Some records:
:::

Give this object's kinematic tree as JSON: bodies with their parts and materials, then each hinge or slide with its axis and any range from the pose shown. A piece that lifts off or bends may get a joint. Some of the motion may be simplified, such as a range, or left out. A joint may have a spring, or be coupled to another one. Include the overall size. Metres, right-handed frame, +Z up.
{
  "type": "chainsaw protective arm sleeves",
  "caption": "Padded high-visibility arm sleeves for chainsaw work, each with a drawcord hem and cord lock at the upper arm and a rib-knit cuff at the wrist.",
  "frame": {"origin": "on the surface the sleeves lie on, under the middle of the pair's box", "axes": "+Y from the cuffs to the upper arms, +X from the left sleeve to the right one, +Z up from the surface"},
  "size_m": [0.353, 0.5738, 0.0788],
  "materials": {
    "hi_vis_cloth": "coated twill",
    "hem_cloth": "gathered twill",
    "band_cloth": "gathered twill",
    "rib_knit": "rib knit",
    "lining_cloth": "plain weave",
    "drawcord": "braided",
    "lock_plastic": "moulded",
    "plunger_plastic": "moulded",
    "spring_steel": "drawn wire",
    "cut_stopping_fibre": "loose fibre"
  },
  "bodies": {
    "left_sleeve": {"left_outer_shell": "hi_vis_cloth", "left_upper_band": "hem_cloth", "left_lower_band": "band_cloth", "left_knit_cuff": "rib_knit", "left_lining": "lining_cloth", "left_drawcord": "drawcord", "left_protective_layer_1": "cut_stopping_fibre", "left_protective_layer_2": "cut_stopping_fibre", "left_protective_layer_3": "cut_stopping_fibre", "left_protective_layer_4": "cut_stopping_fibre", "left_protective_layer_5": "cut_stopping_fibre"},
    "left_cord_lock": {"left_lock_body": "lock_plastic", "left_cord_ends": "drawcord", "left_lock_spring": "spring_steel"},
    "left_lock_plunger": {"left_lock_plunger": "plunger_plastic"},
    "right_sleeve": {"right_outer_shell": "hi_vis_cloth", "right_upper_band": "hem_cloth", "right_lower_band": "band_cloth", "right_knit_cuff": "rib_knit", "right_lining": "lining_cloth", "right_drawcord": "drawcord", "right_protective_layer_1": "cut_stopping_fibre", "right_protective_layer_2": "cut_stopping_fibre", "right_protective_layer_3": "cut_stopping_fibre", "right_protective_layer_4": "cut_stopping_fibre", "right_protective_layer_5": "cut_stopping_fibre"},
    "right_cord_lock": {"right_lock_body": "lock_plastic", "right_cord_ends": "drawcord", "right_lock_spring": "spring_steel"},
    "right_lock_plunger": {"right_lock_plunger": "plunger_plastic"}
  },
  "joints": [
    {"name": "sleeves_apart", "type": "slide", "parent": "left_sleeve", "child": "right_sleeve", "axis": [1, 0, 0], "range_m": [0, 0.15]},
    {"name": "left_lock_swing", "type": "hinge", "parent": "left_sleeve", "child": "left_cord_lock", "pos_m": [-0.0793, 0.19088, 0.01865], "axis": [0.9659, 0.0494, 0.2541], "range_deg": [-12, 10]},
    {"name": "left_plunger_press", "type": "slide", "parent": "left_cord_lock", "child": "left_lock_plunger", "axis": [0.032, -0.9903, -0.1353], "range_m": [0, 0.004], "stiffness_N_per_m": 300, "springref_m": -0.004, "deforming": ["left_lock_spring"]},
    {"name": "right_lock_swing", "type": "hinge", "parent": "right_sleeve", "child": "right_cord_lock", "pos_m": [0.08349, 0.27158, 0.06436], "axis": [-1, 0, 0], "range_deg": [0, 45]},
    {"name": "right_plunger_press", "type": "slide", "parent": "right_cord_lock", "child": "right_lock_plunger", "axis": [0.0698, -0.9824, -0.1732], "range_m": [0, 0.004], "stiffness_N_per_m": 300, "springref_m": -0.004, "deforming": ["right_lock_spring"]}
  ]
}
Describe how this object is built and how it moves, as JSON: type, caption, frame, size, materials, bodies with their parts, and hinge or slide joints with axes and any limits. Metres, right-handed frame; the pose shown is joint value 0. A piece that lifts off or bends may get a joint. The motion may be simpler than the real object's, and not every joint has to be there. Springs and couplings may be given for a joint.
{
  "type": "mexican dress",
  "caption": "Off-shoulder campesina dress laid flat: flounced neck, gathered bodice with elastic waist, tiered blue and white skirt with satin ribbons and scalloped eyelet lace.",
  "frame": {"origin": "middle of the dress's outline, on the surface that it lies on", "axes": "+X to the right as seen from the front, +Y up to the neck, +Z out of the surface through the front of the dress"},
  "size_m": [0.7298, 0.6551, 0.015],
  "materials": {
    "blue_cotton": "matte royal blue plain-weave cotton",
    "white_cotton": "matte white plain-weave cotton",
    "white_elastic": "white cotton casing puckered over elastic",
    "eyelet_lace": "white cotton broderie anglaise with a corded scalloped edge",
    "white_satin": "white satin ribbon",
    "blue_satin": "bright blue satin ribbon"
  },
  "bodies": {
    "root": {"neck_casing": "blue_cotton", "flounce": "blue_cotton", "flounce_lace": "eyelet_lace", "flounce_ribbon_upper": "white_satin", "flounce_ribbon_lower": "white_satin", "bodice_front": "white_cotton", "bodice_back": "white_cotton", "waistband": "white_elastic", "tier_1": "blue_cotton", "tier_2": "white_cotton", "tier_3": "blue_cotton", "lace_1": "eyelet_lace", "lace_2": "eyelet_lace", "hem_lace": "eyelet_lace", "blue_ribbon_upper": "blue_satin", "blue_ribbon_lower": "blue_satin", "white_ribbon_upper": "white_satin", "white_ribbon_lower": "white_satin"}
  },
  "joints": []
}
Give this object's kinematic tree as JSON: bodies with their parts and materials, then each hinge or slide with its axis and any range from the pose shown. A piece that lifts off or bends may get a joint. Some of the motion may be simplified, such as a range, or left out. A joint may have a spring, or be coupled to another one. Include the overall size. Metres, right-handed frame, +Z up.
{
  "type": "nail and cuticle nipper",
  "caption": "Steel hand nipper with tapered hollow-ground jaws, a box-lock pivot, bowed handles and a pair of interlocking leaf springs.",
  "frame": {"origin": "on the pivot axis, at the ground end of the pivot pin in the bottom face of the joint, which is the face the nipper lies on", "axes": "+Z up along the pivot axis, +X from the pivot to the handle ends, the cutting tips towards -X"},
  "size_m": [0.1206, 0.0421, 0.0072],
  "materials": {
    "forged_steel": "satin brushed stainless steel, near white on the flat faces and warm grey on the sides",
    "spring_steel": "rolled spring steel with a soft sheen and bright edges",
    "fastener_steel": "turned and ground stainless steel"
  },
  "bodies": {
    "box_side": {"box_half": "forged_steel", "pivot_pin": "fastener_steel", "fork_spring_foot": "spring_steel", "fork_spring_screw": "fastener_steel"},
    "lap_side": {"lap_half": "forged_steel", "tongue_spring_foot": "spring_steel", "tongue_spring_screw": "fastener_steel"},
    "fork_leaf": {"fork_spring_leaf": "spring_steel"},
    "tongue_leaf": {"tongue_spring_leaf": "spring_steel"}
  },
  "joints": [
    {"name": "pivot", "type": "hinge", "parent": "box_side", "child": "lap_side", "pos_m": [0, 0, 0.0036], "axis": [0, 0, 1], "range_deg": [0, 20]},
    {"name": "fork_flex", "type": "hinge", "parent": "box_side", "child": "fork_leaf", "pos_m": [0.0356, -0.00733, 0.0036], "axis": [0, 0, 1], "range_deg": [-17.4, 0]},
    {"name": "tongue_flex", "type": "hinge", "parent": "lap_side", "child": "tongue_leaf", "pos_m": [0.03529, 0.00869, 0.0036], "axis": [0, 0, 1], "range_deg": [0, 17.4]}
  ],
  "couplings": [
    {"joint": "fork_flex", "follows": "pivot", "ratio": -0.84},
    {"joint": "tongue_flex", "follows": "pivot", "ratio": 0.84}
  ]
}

:::

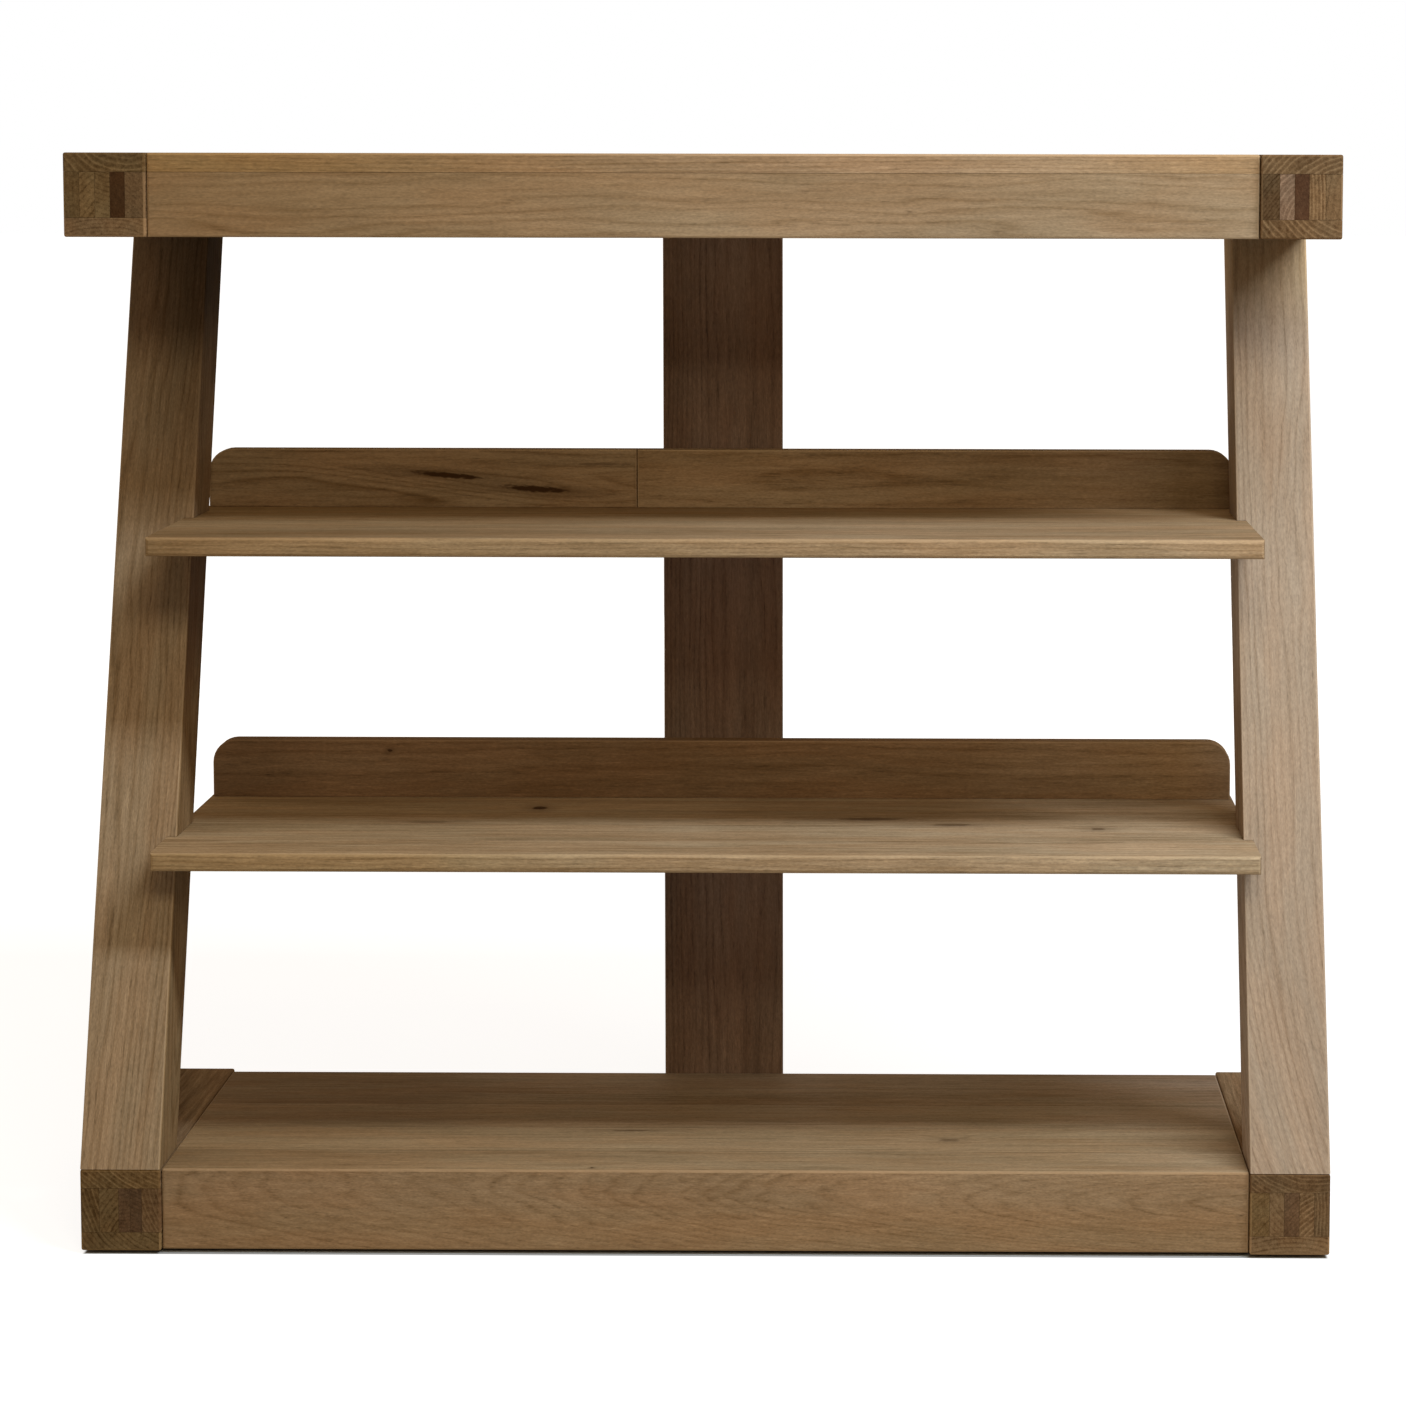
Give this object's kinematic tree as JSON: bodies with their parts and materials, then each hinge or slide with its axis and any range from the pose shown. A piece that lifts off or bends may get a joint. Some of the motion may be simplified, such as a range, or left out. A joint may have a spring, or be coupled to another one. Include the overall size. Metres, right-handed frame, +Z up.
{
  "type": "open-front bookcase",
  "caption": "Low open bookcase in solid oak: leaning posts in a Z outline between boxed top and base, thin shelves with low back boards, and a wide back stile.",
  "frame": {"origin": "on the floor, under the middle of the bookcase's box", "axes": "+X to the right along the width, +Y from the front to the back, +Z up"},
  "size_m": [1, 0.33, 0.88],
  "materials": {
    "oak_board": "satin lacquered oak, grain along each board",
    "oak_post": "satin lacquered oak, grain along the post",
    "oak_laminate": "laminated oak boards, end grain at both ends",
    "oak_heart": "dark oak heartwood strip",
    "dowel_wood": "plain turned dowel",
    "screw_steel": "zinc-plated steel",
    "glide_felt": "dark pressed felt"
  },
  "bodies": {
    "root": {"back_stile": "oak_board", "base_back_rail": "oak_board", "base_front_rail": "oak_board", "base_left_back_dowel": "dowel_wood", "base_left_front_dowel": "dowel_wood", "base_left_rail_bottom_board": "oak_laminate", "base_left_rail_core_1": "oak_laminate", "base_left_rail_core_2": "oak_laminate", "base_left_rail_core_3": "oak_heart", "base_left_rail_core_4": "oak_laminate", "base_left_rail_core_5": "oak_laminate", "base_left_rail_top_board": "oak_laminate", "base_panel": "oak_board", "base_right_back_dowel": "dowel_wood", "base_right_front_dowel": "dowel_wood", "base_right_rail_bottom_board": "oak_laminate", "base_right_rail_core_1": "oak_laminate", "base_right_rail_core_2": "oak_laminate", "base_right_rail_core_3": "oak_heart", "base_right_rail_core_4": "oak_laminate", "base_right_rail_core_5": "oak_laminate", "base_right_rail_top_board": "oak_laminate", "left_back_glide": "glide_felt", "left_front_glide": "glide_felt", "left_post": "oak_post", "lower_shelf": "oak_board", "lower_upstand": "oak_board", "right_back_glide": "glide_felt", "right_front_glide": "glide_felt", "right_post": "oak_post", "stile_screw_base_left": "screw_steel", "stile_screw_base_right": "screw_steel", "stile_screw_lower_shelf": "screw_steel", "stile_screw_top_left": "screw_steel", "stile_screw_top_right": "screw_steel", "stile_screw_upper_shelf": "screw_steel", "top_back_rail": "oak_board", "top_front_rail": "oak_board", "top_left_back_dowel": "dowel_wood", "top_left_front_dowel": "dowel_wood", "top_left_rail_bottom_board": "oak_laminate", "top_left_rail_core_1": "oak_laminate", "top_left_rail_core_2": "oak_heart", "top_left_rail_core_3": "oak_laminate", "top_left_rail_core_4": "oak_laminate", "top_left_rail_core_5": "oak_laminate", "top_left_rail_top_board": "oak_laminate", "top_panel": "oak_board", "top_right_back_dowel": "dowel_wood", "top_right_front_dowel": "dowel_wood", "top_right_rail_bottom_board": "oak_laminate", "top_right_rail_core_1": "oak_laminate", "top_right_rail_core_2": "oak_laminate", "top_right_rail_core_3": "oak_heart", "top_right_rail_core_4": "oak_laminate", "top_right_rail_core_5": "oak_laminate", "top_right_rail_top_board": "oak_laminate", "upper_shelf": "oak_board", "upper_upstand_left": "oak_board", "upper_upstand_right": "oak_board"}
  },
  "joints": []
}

:::

• [THE REQUEST]: Extract every line that has the string "axes" in it.

• [EXERCISE RESULT]:
  "frame": {"origin": "on the surface the sleeves lie on, under the middle of the pair's box", "axes": "+Y from the cuffs to the upper arms, +X from the left sleeve to the right one, +Z up from the surface"},
Describe how this object is built and how it moves, as JSON: type, caption, frame, size, materials, bodies with their parts, and hinge or slide joints with axes and any limits. Metres, right-handed frame; the pose shown is joint value 0. A piece that lifts off or bends may get a joint. The motion may be simpler than the real object's, and not every joint has to be there. Springs and couplings may be given for a joint.
  "frame": {"origin": "middle of the dress's outline, on the surface that it lies on", "axes": "+X to the right as seen from the front, +Y up to the neck, +Z out of the surface through the front of the dress"},
  "frame": {"origin": "on the pivot axis, at the ground end of the pivot pin in the bottom face of the joint, which is the face the nipper lies on", "axes": "+Z up along the pivot axis, +X from the pivot to the handle ends, the cutting tips towards -X"},
  "frame": {"origin": "on the floor, under the middle of the bookcase's box", "axes": "+X to the right along the width, +Y from the front to the back, +Z up"},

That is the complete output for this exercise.